One thing that has always confused me is the Right Wing’s obsession with recounting the racist history of the Democratic Party and the anti-slavery origins of the Republican Party that inevitably seems to end right around the mid-1960s.
For example, we wrote a report about right-wing pseudo-historian David Barton a few years back that examined a video he produced called “American History in Black and White” in which he diligently recounts the atrocities committed by early members of what was then the Democratic Party and ties them into positions held by current members of the party:
Barton claims that Democrats hailed the Dred Scott decision because it affirmed “their belief that it was proper to have slavery and hold African Americans in bondage.” He then takes it a step further, making a direct comparison between this decision and modern Democrats’ support of reproductive choice for women, claiming “Democrats have largely taken that same position in unborn human life, that an unborn human is really just disposable property to do with as one wishes. African Americans were the victims of this disposable property ideology a century and a half ago, and still are today … For over a century and a half, Democrats have wrongly argued that some human life is merely disposable personal property and black Americans have suffered most under this philosophy.”
On and on he went, until he reached the for passage of the 1964 Civil Rights Act and 1965 Voting Rights Act, at which point his “history lesson” ended.
This tactic continues even today – just last week the Wall Street Journal ran a piece accusing the Democratic National Committee of posting a history of the party on its website that is “so sanitized of historical reality it makes Stalin look like historian David McCullough.” Not surprisingly, the WSJ piece received prominence on the website of the National Black Republican Association, whose leader, Frances Rice, has made it her mission to inform the world about what “Democrats have done in the past and are doing now to black people … They are keeping blacks in virtual slavery."
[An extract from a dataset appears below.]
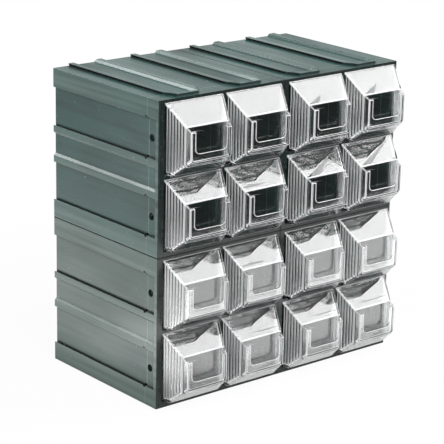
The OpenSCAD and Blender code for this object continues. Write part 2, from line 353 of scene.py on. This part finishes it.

The obvious question raised by all of this is not why the Democrats are reluctant to discuss it, but why right-wingers who are obsessed with it never manage to explain the so-called “Southern Strategy” employed by Richard Nixon to win over traditional Southern Democrats who were angry by the party’s emerging pro-civil rights positions. As Nixon strategist Kevin Phillips explained it:
From now on, the Republicans are never going to get more than 10 to 20 percent of the Negro vote and they don't need any more than that... but Republicans would be shortsighted if they weakened enforcement of the Voting Rights Act. The more Negroes who register as Democrats in the South, the sooner the Negrophobe whites will quit the Democrats and become Republicans. That's where the votes are. Without that prodding from the blacks, the whites will backslide into their old comfortable arrangement with the local Democrats.
Ronald Regan’s strategist Lee Atwater was even more blunt about the reasoning behind the strategy:
“You start out in 1954 by saying, ‘Nigger, nigger, nigger,’ ” said Atwater. “By 1968, you can’t say ‘nigger’ — that hurts you. Backfires. So you say stuff like forced busing, states’ rights, and all that stuff. You’re getting so abstract now [that] you’re talking about cutting taxes, and all these things you’re talking about are totally economic things, and a byproduct of them is [that] blacks get hurt worse than whites.”
Given that, beginning in the late 1960s, the GOP made a concerted and successful to court Southern voters who had traditionally been supporters of the Democratic Party which, as the Right loves to point out, was fundamentally racist, it has been confusing to understand how those who hammer this point rationalize this obvious disconnect. Usually, they do so by not talking about it.
But finally someone shed some light on this question when the NBRA’s Rice explained the history of the “Southern Strategy” at a sparsely attended conference earlier this month. You see, it was not that Nixon and the GOP were courting racist Southern voters; Nixon was really just trying to get the “fair-minded people in the South to stop discriminating against blacks”:
That strategy was designed to get the fair-minded people in the South to stop discriminating against blacks and to stop supporting a party that did not share their values. So those fair-minded ones who migrated to the Republican Party did so. They joined us, we did not join the racists.
If Rice's history is correct, how does she explain that both President Bush
and former RNC chair Ken Mehlman apologized for the Southern Strategy, with Mehlman admitting in 2005 that "Republicans gave up on winning the African American vote, looking the other way or trying to benefit politically from racial polarization. I am here today as the Republican chairman to tell you we were wrong."